Last week, S. T. Joshi, the famed Lovecraft scholar, published a blog post (August 7, 2016; he doesn’t separate entries with permalinks) in which he accused the editor of The Mammoth Book of Cthulhu, book editor and reviewer Paula Guran, of vastly overstating Lovecraft’s racism in order to engage, essentially, in trendy social justice moralizing. Indeed, Joshi make a rather astonishing counterclaim, based on his 1999 book about racism in America:
An examination of my Documents of American Prejudice (Basic Books, 1999) will show conclusively that, in comparison to the astounding vitriol that was produced in his day, Lovecraft’s words are as mild as baby shampoo—and those screeds can be found in books and magazines of very wide distribution, as opposed to the private correspondence where most of Lovecraft’s racist discussions occur.
“Mild as baby shampoo”? Lovecraft was a man who complained of the “niggers” and the “puffy, rat-faced Jew”: “Either stow ’em out of sight or kill ’em off – anything so that a white man may walk along the streets without shuddering nausea” (February 1925 letter). He was the same man who spoke of “stunted brachycephalic South-Italians & rat-faced half-Mongoloid Russian & Polish Jews, & all that cursed scum” (October 12, 1928 letter).
But Joshi is not entirely wrong that people of the era had racist beliefs, often expressed in atrocious terms. Thomas Sinclair gave a speech at a meeting of the Sinclair family fan club (the De Santo Claro Society) in 1893 that was filled with racist fear of Italians, for example, and prejudice against Blacks and Native Americans was widespread through the middle twentieth century, and not uncommon thereafter. Any era, like the 1920s and 1930s, that saw the Ku Klux Klan marching through the nation’s streets to cheering crowds could not have been particularly racially enlightened.

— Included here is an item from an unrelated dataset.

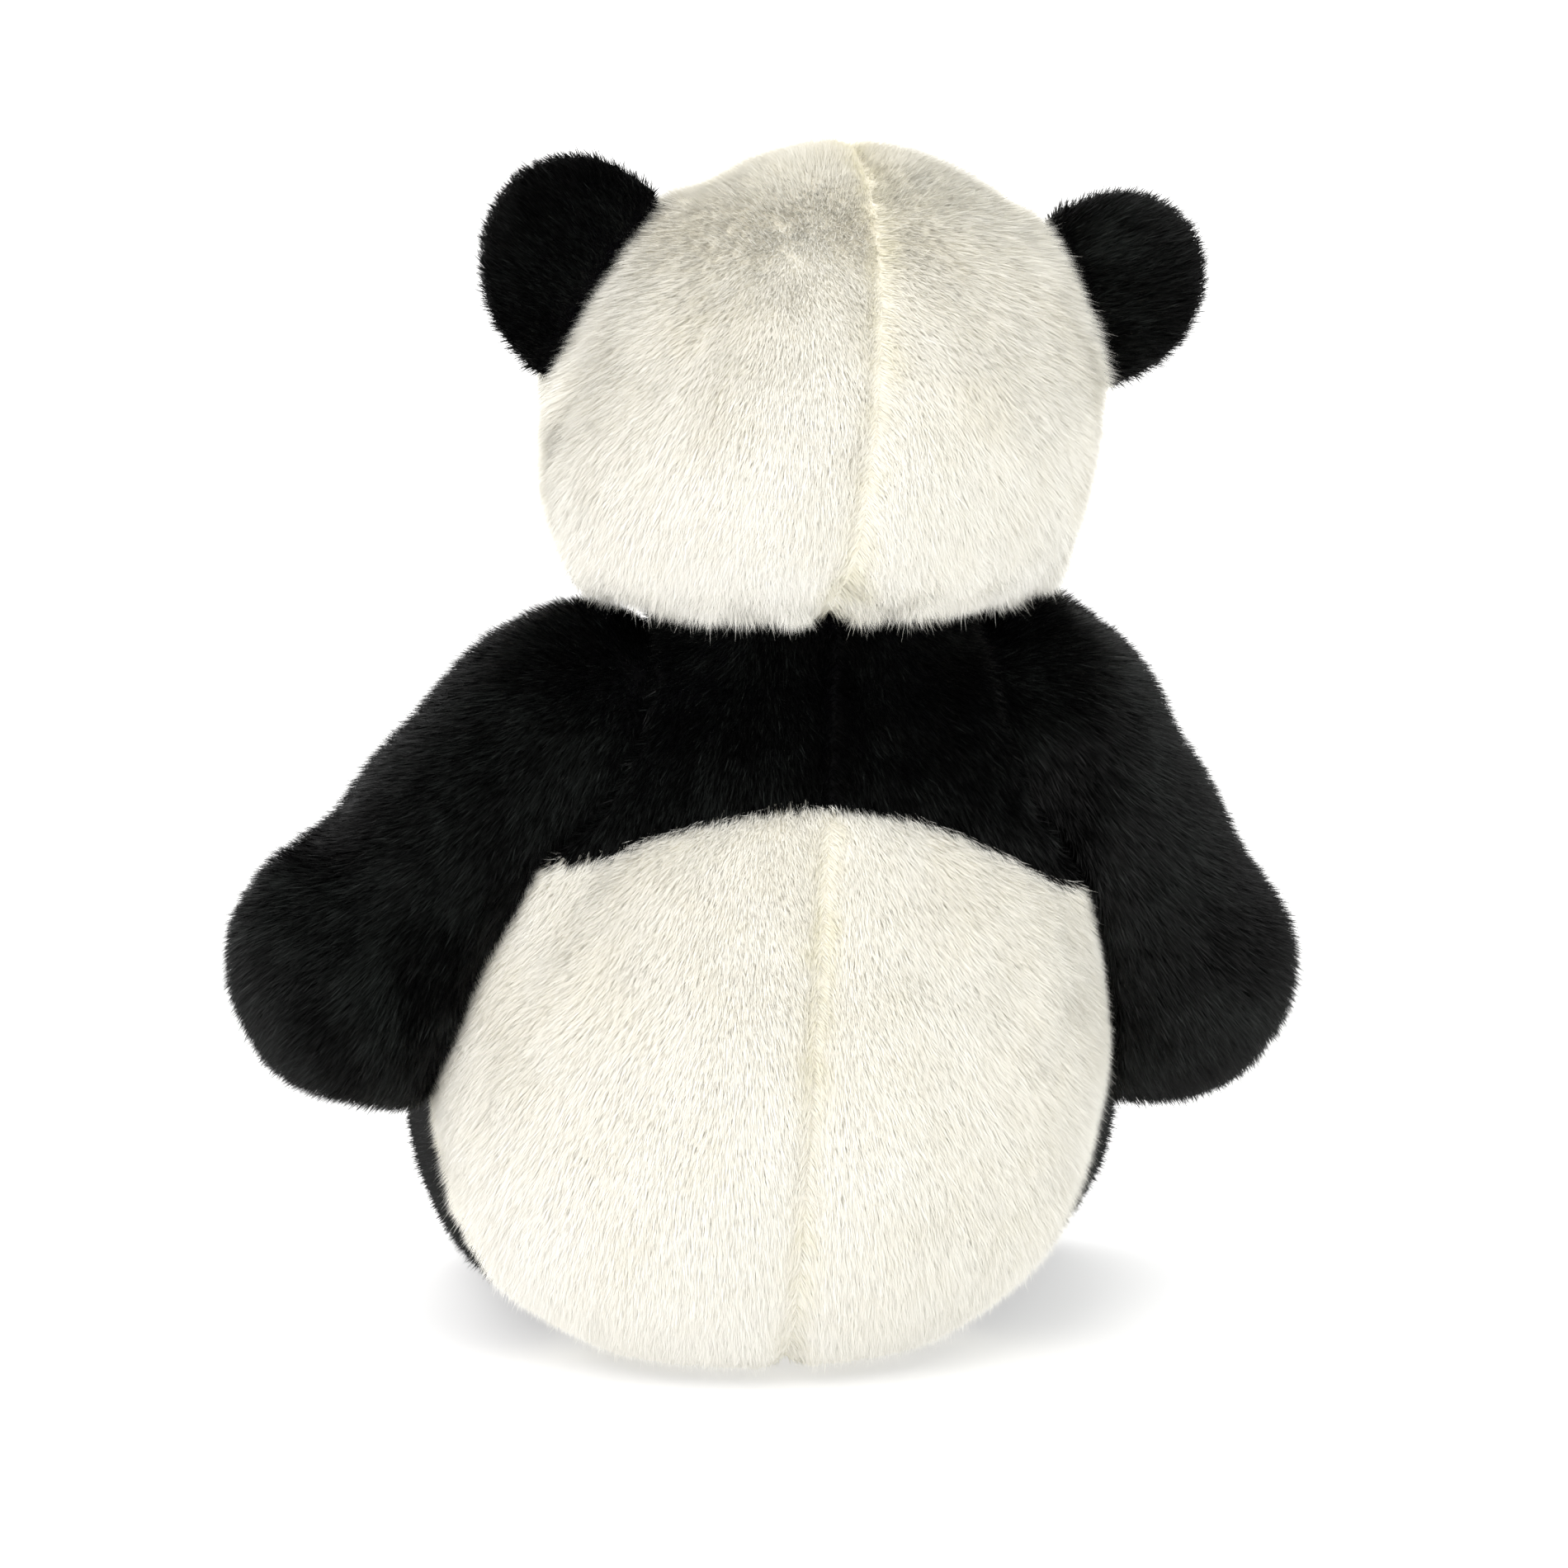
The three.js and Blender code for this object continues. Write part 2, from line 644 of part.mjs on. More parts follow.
// ---- ears ----
Object.keys(SIDES).forEach((name) => {
  const side = SIDES[name];
  const tilt = new THREE.Matrix4().makeRotationY(-side * EAR_TILT[name] * RAD);
  const centre = [
    side * EAR_OUT[name] * Math.cos(EAR_RISE[name] * RAD),
    EAR_Y,
    EAR_CENTRE_Z + EAR_OUT[name] * Math.sin(EAR_RISE[name] * RAD),
  ];
  const ear = ball([EAR_LONG, EAR_THICK, EAR_WIDE[name]], centre, tilt, 18, 8);
  const room = headForm(-SOCKET, 10, 24);
  const root = [
    side * (EAR_OUT[name] - EAR_LONG + 26) * Math.cos(EAR_RISE[name] * RAD),
    EAR_Y,
    EAR_CENTRE_Z + (EAR_OUT[name] - EAR_LONG + 26) * Math.sin(EAR_RISE[name] * RAD),
  ];
  const rise = EAR_RISE[name] * RAD;
  const axis = new THREE.Vector3(-side * Math.sin(rise), 0, Math.cos(rise));
  let keepOut = room;
  [-EAR_BEND, EAR_BEND].forEach((a) => {
    keepOut = keepOut.add(move(room, turn(axis, a, root)));
  });
  const cut = ear.subtract(keepOut);
  const front = block([-300, -300, -300], [300, EAR_Y - GAP / 2, 400]);
  const back = block([-300, EAR_Y + GAP / 2, -300], [300, 300, 400]);
  headPiece(`ear_${name}_front`, largest(cut.intersect(front)), BLACK, 0.95);
  headPiece(`ear_${name}_back`, largest(cut.intersect(back)), BLACK, 0.95);
});

const group = new THREE.Group();
group.name = 'plush_panda';
parts.forEach((m) => group.add(m));
export default group;
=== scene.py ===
import json
import math

import bpy
import numpy as np
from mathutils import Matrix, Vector
from mathutils.bvhtree import BVHTree


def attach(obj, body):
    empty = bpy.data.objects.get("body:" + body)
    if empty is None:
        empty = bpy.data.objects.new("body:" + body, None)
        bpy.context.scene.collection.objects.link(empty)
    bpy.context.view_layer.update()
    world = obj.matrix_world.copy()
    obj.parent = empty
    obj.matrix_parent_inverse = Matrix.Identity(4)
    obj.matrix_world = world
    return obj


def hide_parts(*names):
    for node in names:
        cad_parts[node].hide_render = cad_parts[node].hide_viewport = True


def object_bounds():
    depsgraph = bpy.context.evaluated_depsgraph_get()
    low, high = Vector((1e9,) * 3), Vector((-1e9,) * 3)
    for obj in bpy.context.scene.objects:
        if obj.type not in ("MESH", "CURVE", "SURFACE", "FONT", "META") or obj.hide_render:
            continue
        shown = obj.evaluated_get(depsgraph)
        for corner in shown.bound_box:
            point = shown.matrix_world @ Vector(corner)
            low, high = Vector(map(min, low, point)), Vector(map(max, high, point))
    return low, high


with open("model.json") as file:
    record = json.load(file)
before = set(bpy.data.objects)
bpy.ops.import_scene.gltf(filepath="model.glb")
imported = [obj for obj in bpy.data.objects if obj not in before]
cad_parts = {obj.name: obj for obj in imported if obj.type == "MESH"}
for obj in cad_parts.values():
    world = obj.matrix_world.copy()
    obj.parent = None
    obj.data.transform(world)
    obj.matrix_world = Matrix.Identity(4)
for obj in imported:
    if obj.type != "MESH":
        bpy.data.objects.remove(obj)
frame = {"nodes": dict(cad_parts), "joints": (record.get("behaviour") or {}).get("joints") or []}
CAD_BOX = [list(corner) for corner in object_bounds()]
MM = 0.001
SEED = 20

# ---- what the toy is made of ----
SIDES = ("left", "right")


def both(*names):
    return [name % side for name in names for side in SIDES]


JOINT_AT = {j["name"]: np.array(j["pos_m"], float) for j in frame["joints"]}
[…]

Joshi, however, wishes us to measure Lovecraft against, in essence, the Klan, and not against the better angels of American society, which had by 1930 spent decades arguing against racial prejudice. While scientific racism was still the convenient and accepted dogma in many fields, anthropologists increasingly argued against it, and Lovecraft’s views reflected a scientific consensus that began breaking down before 1900.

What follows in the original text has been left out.